Below are records; reproduce exactly the lines from the one that has "Write part 2" through the one that has "return middles.reshape(-1, 3).astype(float)", ends included, and nothing more.

### Dataset excerpts

- - -

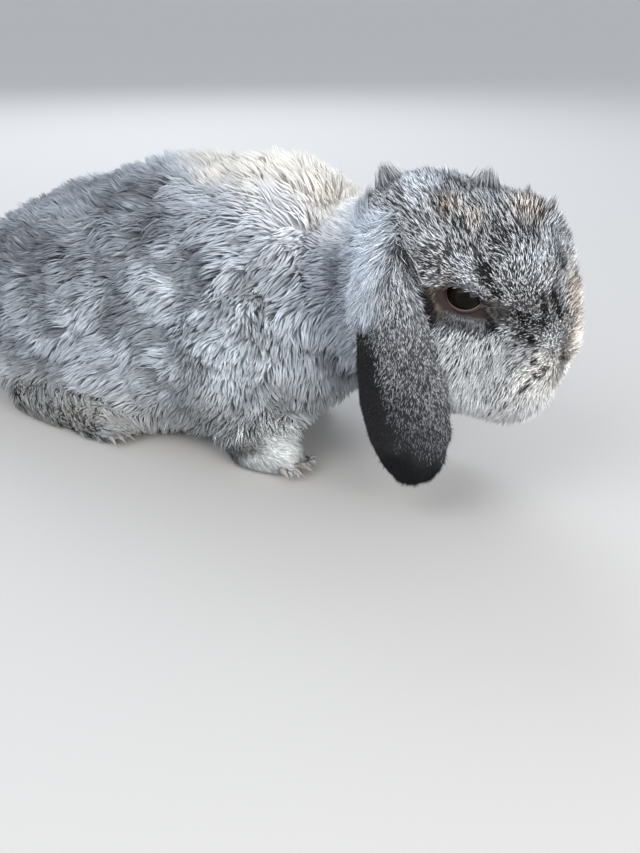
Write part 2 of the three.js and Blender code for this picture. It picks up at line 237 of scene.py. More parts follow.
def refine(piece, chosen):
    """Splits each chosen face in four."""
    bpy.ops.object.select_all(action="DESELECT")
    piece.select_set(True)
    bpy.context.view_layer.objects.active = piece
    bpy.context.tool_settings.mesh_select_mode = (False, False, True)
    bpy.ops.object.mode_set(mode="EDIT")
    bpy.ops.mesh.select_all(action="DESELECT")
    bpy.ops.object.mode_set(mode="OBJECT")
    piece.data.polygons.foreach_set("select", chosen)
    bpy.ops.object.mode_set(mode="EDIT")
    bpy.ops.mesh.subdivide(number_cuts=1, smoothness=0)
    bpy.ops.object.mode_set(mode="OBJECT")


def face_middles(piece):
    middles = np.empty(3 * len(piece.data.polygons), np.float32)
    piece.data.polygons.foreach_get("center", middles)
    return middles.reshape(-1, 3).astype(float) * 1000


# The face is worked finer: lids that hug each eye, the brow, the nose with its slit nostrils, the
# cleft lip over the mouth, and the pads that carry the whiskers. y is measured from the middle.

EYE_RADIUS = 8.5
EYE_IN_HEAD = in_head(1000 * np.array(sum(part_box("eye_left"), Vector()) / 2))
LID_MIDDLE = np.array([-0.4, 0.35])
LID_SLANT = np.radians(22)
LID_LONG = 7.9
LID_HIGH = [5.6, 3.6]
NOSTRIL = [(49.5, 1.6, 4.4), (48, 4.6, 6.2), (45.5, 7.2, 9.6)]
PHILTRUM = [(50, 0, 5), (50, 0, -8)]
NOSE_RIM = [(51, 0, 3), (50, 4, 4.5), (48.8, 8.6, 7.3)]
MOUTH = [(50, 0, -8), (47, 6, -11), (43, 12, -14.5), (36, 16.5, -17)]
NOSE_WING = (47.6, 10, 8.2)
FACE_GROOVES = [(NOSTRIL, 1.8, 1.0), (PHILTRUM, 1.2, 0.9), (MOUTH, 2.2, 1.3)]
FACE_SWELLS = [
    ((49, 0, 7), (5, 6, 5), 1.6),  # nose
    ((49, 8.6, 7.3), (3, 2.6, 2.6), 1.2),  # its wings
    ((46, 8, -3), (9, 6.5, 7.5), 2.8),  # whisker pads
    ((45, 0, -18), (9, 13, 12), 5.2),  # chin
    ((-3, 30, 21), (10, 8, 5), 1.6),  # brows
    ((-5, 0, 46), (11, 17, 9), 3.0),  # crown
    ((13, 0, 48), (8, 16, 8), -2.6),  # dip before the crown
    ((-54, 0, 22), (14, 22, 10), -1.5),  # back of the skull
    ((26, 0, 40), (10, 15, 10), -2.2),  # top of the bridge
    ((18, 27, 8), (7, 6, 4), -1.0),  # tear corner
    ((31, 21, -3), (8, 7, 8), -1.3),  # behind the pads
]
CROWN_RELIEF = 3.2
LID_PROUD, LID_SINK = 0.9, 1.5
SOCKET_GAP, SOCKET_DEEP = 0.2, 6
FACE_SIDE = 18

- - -

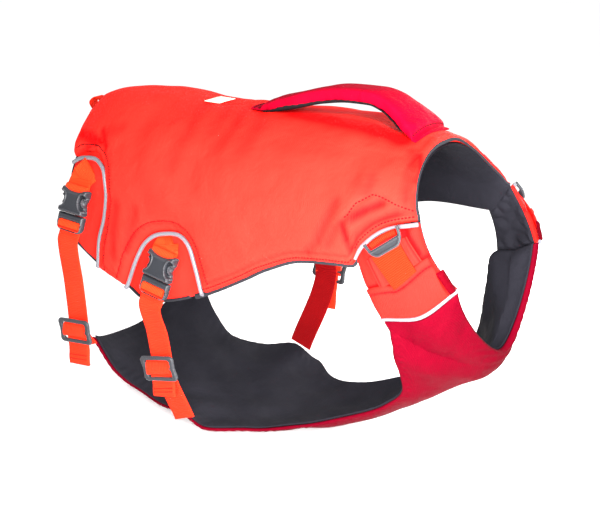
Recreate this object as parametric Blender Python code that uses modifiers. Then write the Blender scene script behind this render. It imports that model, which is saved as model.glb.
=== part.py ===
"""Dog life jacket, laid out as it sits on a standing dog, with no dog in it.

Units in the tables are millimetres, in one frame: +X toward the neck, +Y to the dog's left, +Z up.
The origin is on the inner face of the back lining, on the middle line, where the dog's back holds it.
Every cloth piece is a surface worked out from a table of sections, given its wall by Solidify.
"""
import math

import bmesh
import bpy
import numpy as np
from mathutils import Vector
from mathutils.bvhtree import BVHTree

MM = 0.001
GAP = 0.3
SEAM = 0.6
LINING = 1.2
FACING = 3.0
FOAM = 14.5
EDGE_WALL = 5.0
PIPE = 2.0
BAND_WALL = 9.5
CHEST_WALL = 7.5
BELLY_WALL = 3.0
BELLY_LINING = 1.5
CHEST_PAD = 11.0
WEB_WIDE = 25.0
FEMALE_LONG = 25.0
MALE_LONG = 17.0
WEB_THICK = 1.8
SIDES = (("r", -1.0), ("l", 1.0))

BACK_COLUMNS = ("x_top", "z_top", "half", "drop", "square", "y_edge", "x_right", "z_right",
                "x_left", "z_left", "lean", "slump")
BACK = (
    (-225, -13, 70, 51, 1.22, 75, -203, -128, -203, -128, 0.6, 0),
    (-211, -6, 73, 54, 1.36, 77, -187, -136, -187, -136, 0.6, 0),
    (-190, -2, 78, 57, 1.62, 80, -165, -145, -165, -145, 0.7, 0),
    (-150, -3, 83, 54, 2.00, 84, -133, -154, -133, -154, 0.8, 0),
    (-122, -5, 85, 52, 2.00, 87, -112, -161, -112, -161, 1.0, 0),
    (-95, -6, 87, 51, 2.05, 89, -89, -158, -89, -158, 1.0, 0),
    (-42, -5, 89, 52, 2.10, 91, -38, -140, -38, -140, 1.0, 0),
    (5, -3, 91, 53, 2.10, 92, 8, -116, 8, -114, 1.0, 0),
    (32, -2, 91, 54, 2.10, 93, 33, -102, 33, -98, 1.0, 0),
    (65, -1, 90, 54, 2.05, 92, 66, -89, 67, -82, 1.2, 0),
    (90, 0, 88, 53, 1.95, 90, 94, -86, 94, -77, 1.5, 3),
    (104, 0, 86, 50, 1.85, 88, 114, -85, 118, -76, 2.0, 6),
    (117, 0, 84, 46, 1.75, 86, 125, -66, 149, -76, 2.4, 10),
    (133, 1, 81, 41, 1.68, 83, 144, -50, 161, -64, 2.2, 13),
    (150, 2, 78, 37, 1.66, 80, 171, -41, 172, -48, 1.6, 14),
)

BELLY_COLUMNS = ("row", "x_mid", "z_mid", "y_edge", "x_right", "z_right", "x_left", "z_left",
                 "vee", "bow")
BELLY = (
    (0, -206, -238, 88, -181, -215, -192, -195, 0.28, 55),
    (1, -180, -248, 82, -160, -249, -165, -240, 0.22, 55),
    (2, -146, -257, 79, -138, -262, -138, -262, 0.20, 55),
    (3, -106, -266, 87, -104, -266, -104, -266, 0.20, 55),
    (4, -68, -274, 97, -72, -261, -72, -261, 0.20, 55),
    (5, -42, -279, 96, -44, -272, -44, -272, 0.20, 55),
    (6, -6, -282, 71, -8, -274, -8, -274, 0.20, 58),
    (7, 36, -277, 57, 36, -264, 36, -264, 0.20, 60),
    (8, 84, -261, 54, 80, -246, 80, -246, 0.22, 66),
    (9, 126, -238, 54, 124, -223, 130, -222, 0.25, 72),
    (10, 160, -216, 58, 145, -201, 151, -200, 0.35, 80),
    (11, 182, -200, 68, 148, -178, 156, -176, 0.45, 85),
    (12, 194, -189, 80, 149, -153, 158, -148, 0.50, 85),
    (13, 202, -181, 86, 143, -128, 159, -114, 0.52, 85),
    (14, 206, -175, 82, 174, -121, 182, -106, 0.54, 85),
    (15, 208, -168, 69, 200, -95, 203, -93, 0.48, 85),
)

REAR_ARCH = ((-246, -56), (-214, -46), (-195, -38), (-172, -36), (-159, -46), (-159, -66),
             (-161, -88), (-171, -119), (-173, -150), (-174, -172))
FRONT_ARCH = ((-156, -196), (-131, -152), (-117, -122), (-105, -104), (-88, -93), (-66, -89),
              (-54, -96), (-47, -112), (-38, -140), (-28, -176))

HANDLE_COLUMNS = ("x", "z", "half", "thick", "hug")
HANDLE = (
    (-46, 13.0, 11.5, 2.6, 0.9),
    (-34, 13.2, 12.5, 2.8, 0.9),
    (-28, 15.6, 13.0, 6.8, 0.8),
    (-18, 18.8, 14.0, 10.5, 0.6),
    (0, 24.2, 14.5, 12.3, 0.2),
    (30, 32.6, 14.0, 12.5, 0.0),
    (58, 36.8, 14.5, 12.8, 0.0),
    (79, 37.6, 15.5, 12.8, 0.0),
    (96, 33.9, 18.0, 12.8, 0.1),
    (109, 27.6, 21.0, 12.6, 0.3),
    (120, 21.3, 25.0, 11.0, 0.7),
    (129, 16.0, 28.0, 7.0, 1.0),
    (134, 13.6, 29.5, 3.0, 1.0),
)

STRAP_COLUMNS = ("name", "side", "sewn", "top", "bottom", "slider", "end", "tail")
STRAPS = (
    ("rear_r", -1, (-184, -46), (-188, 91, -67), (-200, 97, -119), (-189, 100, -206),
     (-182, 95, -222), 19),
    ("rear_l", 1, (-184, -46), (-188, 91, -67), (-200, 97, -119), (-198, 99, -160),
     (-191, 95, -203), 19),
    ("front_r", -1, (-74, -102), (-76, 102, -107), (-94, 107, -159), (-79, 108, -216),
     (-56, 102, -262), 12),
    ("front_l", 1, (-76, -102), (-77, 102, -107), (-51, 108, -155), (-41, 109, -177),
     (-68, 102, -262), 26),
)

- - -

### Solution
Write part 2 of the three.js and Blender code for this picture. It picks up at line 237 of scene.py. More parts follow.
def refine(piece, chosen):
    """Splits each chosen face in four."""
    bpy.ops.object.select_all(action="DESELECT")
    piece.select_set(True)
    bpy.context.view_layer.objects.active = piece
    bpy.context.tool_settings.mesh_select_mode = (False, False, True)
    bpy.ops.object.mode_set(mode="EDIT")
    bpy.ops.mesh.select_all(action="DESELECT")
    bpy.ops.object.mode_set(mode="OBJECT")
    piece.data.polygons.foreach_set("select", chosen)
    bpy.ops.object.mode_set(mode="EDIT")
    bpy.ops.mesh.subdivide(number_cuts=1, smoothness=0)
    bpy.ops.object.mode_set(mode="OBJECT")


def face_middles(piece):
    middles = np.empty(3 * len(piece.data.polygons), np.float32)
    piece.data.polygons.foreach_get("center", middles)
    return middles.reshape(-1, 3).astype(float) * 1000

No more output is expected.